Mikhoels accepted Levinson’s challenge.

He performed that swan song, and he kept its beat, and he didn’t die for another decade and a half, an era when people vanished by the million.

In the same article, Mikhoels describes Levinson as a hard-working mediocrity with a “nasal voice, lower than average musicality, and less than a natural sense of rhythm.”

Worse, “fate didn’t give him the opportunity to obtain proper training,” Mikhoels wrote. “As compensation, he was given immense determination, stamina, and an overarching drive to prevail by force. That’s how he educated himself. Everything he knows he picked up on his own, by overpowering his nature. Now his knowledge is considerable, albeit empirical, forced and disjointed. Like most actors in our theater, Levinson is a passive thinker. He lacks the capacity to generalize.”

In his universe, Mikhoels was both the Creator and the Master.
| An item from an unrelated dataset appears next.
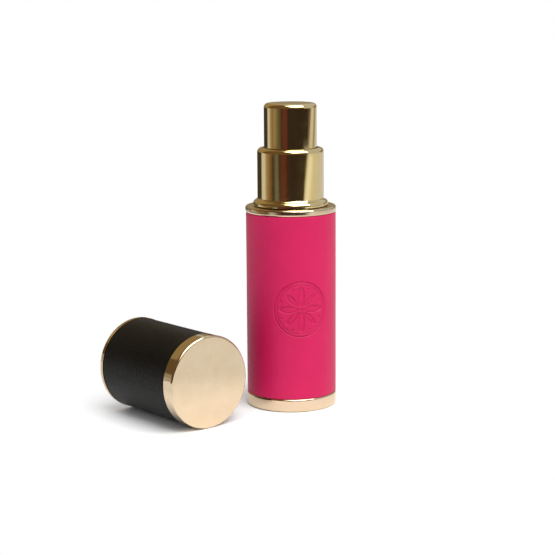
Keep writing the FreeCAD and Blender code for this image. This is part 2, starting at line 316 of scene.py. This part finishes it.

Not only could he direct the director directing him as an actor, but he could write a review, publicly humiliating members of his own ensemble, on the pages of the journal Teatr.

* * *

These were the kindest words Mikhoels could squeeze out of himself on the subject of Levinson.

To be an actor, especially if your main interest is comedy, you have to read voraciously, and voracious reading was not for Levinson, not because he couldn’t read, but because he couldn’t sit. He needed to be engaged, he needed something to do. His brain was powerful, but not nimble. He had only one joke. It was done with a straight face and was rooted in his character. Zuskin was much funnier. Mikhoels was in a different league altogether.

GOSET employed a plethora of actors who had been instructed in a variety of training schools, but the majority had no training at all.